Hacker News new | ask | show | jobs
by labcomputer 209 days ago
For the Russian invasion of Ukraine, that may have had more to do with Ukraine’s budget and economy of the time: Ukraine had a massive trade deficit with Russia in the 2000’s and early 2010’s, and the government was running a huge deficit.

Faced with cuts to state pensions, Ukraine started using gas from the pipeline which connects Russia to Western Europe, without paying for it. That understandably annoyed Russia (that’s not a justification for war!), who couldn’t turn off gas to Ukraine without also turning it off for their main customers in Western Europe.

These events seemed to have kicked off the norstream pipeline (legal) and invasion of Crimea (illegal).

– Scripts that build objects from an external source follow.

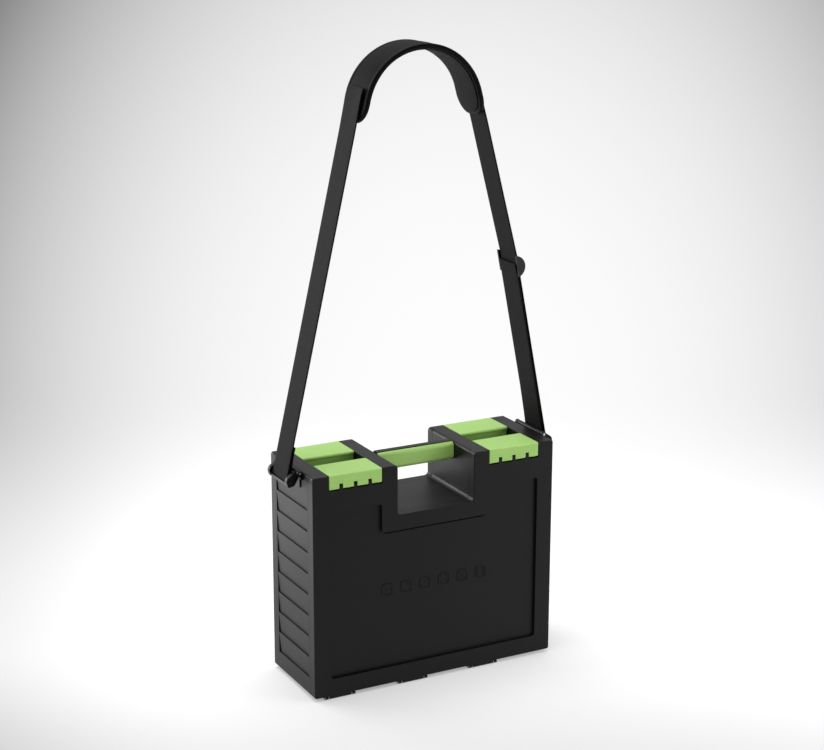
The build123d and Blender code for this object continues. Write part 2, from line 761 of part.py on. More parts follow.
# Slider: two half-round rails beside the webbing, joined by two bars outside it and one inside it
slider_mid = off_run(right_foot, kink, slider_at)
run_dir = (kink[0] - right_foot[0], 0, kink[1] - right_foot[1])
slider_plane = Plane(origin=(slider_mid[0], 0, slider_mid[1]), x_dir=run_dir, z_dir=(0, -1, 0))
slider_w = strap_w + 2 * (slider_rail_gap + slider_rail_w)
with BuildPart() as strap_slider:
    for low in (-slider_w / 2, slider_w / 2 - slider_rail_w):
        with BuildSketch(slider_plane.offset(low)):
            with BuildLine():
                chord_low = (-slider_h / 2, slider_chord)
                chord_high = (slider_h / 2, slider_chord)
                ThreePointArc(chord_low, (0, -slider_bulge), chord_high)
                Line(chord_high, chord_low)
            make_face()
        extrude(amount=slider_rail_w)
    with BuildSketch(slider_plane.offset(-slider_w / 2 + slider_bar_end)):
        bar_shift = -(strap_t / 2 + slider_run + slider_bar_r)
        with Locations((-slider_bar_up, bar_shift), (slider_bar_up, bar_shift)):
            Circle(slider_bar_r)
        with Locations((0, core_shift)):
            Circle(slider_core_r)
    extrude(amount=slider_w - 2 * slider_bar_end)
save(strap_slider.part, "strap_slider")


def pad_body(mid_r, thick, edge_thick, width, tip_z, tip_r):
    """A crowned strip that goes over the round top and down both runs, with rounded tongues."""
    start = on_arc(left_angle, mid_r)
    finish = on_arc(right_angle, mid_r)
    left_dir = (left_touch[0] - left_foot[0], left_touch[1] - left_foot[1])
    right_dir = (right_touch[0] - kink[0], right_touch[1] - kink[1])
    reach_l = (start[1] - tip_z) / left_dir[1]
    reach_r = (finish[1] - tip_z) / right_dir[1]
    tip_l = (start[0] - left_dir[0] * reach_l, start[1] - left_dir[1] * reach_l)
    tip_r_end = (finish[0] - right_dir[0] * reach_r, finish[1] - right_dir[1] * reach_r)
    with BuildPart() as body:
        with BuildLine(Plane.XZ) as path:
            Line(tip_l, start)
            ThreePointArc(start, on_arc(pi / 2, mid_r), finish)
            Line(finish, tip_r_end)
        section_plane = Plane(origin=(tip_l[0], 0, tip_l[1]), x_dir=(0, 1, 0),
                              z_dir=(left_dir[0], 0, left_dir[1]))
        with BuildSketch(section_plane):
            with BuildLine():
                corner = (width / 2, edge_thick / 2)
                ThreePointArc((-corner[0], corner[1]), (0, thick / 2), corner)
                ThreePointArc(corner, (width / 2 + edge_thick / 4, 0), (corner[0], -corner[1]))
                ThreePointArc((corner[0], -corner[1]), (0, -thick / 2), (-corner[0], -corner[1]))
                ThreePointArc((-corner[0], -corner[1]), (-width / 2 - edge_thick / 4, 0),
                              (-corner[0], corner[1]))
            make_face()
        sweep(path=path.wire())
        with BuildSketch(Plane.YZ):
            tall = 2 * (pad_cz + pad_r - tip_z)
            with Locations((0, tip_z + tall / 2)):
                RectangleRounded(width + edge_thick, tall, tip_r)
        extrude(amount=half_w, both=True, mode=Mode.INTERSECT)
    return body.part


with BuildPart() as shoulder_pad:
    add(pad_body(pad_mid_r, pad_t, pad_edge_t, pad_w - pad_edge_t / 2, pad_tip_z, pad_tip_r))
save(shoulder_pad.part, "shoulder_pad")

with BuildPart() as pad_liner:
    add(pad_body(liner_mid_r, liner_t, liner_edge_t, liner_w, pad_tip_z + liner_inset,
                 pad_tip_r - liner_inset))
save(pad_liner.part, "pad_liner")
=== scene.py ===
import bpy
import bmesh
from math import acos, atan2, cos, hypot, pi, radians, sin, sqrt
from mathutils import Matrix, Vector


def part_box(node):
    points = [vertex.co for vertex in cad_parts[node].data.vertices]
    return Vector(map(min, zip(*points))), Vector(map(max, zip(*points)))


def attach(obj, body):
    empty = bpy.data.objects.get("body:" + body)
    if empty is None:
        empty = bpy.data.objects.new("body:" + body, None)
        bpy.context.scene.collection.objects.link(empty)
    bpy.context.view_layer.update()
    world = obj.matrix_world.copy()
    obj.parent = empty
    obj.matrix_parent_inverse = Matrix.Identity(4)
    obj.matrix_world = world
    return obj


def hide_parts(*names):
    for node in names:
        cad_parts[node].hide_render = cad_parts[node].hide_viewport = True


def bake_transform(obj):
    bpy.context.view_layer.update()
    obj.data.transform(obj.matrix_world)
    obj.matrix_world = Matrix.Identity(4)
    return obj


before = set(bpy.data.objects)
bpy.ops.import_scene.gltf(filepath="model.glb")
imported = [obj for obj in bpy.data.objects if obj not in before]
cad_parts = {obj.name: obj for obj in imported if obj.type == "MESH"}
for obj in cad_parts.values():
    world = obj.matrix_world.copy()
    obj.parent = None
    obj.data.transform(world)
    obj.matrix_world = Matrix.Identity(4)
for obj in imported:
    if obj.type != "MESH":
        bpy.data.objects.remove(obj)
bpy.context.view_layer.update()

mm = 0.001

# Places that the frame gives
panel_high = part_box("side_panel_right")[1]
lid_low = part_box("front_lid")[0]
pad_low, pad_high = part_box("shoulder_pad")
top_z = panel_high.z
half_w = panel_high.x
half_d = -lid_low.y

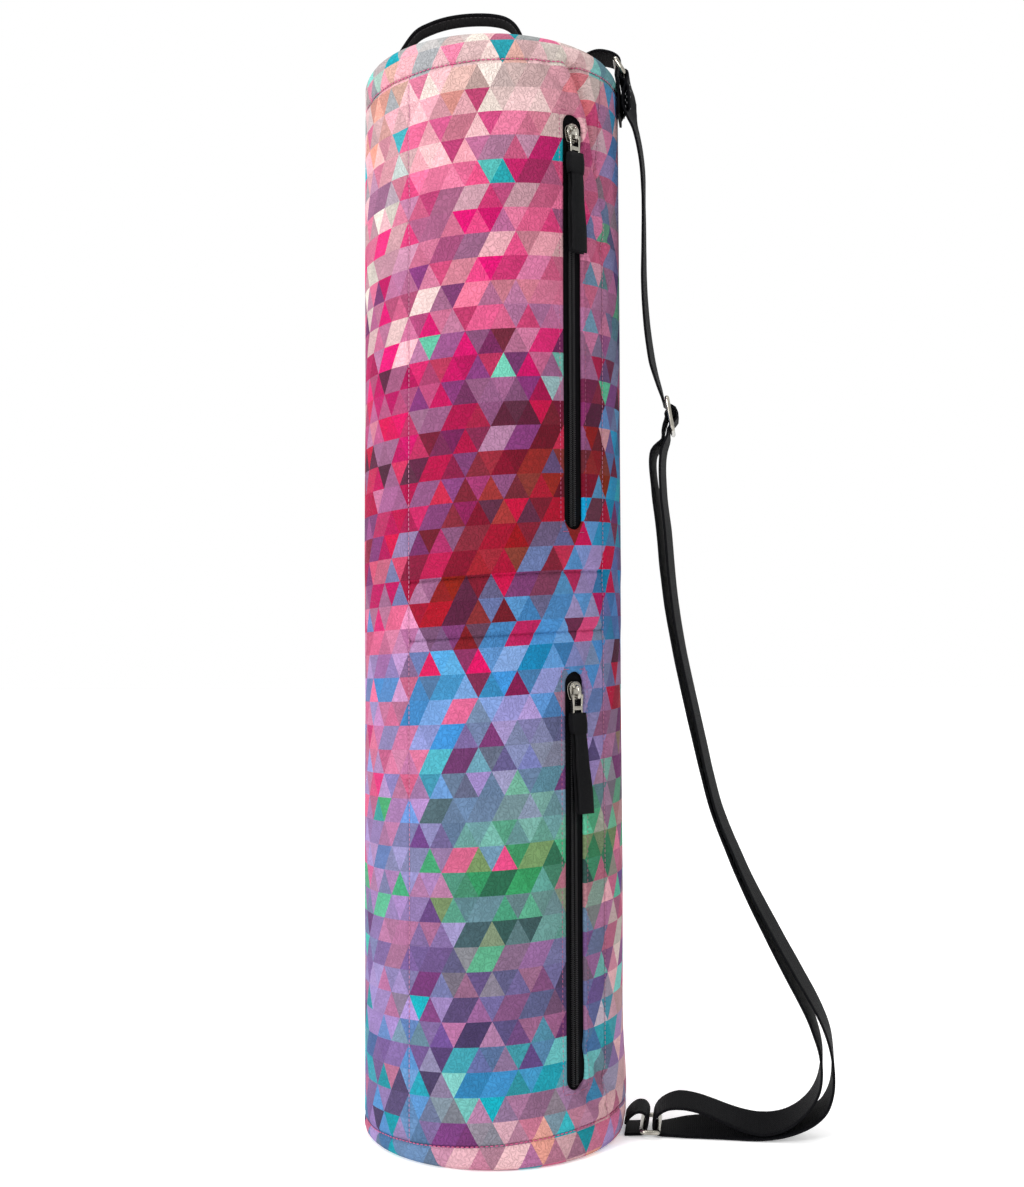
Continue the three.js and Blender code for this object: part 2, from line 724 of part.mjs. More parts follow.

Here is a contemporary article less than a year before the Crimean invasion: https://www.theguardian.com/world/2013/oct/29/russia-ukraine...

See also: https://en.wikipedia.org/wiki/Kharkiv_Pact#Effects

2 comments

The pipeline thing may have annoyed Russia, but it was the Maidan revolution which resulted in the invasion of Crimea. Russia simply doesn't like having neighbours that aren't its puppets. When Ukrainians got rid of Yanukovych, Ukraine stopped being a Russian puppet, which annoyed Putin very much.

Russia has a long, long history of being mean to its neighbours that choose to pursue independent policy. As an example, Finland and Baltic states have been subject to countless of intentional airspace violations since the collapse of the Soviet Union, even before the Ukrainian war.

My belief was that many analysts at the time considered that the justification rather than the cause, as alluded to by the Ukraine counter claims in the guardian article.

Similarly, Trump isn't saying he wants to invade Venezuela to distract from domestic issues, but it's all about the "drug boats".